I would close the short and flip to neutral or long if Blue Owl reports a quarter showing clear, sustainable fee-income stability, no material markdowns in underlying funds, and an explicit, credible plan to address liquidity that preserves distributions. Concretely, a combination of better-than-expected realized income, no gating, and management guidance that projects stable AUM growth and fee EBITDA would force a reassessment. A sustained rally above $10.50 on improving fundamentals would also invalidate the setup.

Bottom line

Blue Owl is an asymmetric tactical short in my view: the market is already nervous, but that makes additional downside easier to catalyze with modest negative news. The trade is not without risk — plenty of buyers are attracted to yield — so size the position conservatively, use the rules above (entry $8.65 / stop $9.50 / target $6.25), and treat this as a mid-term event-driven trade that should resolve within roughly 45 trading days unless fresh information forces a re-evaluation.

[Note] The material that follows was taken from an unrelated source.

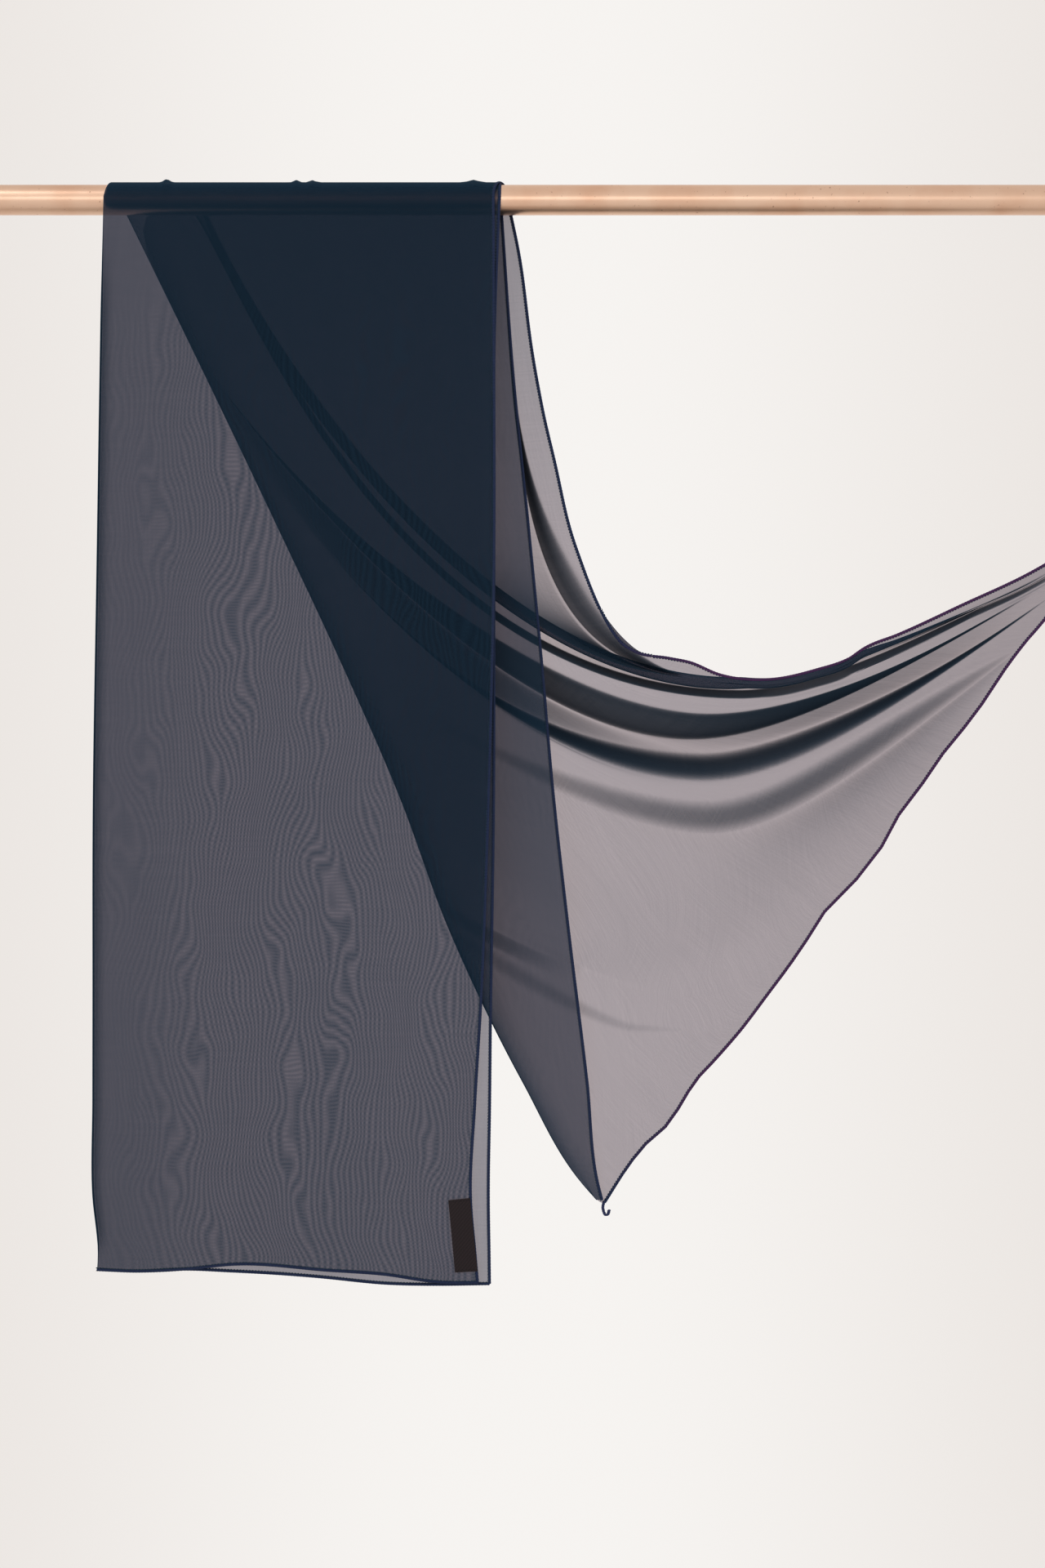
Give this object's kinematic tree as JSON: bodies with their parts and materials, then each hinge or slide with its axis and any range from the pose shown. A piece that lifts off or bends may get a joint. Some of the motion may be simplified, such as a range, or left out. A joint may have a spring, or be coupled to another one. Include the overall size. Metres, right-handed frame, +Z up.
{
  "type": "chiffon scarf on a hanging rod",
  "caption": "Long sheer chiffon scarf folded lengthwise over a round rod, its front leg straight and its back ply drawn out to a corner in a draped swag with sunk folds.",
  "frame": {"origin": "on the rod's axis at the middle of its length, where the rod is held", "axes": "+X along the rod to the right, +Y away from the front, +Z up"},
  "size_m": [1.2, 0.1056, 1.0429],
  "materials": {
    "chiffon": "sheer plain-woven navy chiffon, crepe yarns, faint sheen",
    "hem": "narrow rolled hem, overlocked in navy thread",
    "label": "black-brown woven satin ribbon, bare",
    "rod": "satin copper plating on steel tube"
  },
  "bodies": {
    "root": {"front_leg": "chiffon", "over_rod": "chiffon", "back_flap": "chiffon", "back_swag": "chiffon", "hem_front_near_long": "hem", "hem_front_near_short": "hem", "hem_front_far_long": "hem", "hem_front_far_short": "hem", "hem_top_near": "hem", "hem_top_far": "hem", "hem_flap_long": "hem", "hem_swag_long": "hem", "hem_swag_short": "hem", "thread_tail": "hem", "label": "label", "rod": "rod"}
  },
  "joints": []
}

Key supporting data used in this write-up: current price ~$8.65; recent volume ~31.66M; 52-week high $21.08; 52-week low $7.95; debt-to-equity 1.82; enterprise value ~$9.43B; free cash flow ~$1.283B; EPS ~$0.13; short interest ~145.5M (settled 06/15/2026); RSI ~35; EV/EBITDA ~10.9.

Risks

  • Dividend and free cash flow attract income buyers, which can create short squeezes and rapid rebounds.
  • Valuation multiples (EV/EBITDA ~10.9) may already price much of the downside; smaller-than-feared losses would cause a re-rate.
  • Sector or macro relief — a cooling in credit spreads or public support from a major allocator — could reverse sentiment quickly.
  • Unpredictable headlines: litigation or investigation disclosures could be clarified or resolved, removing downside pressure.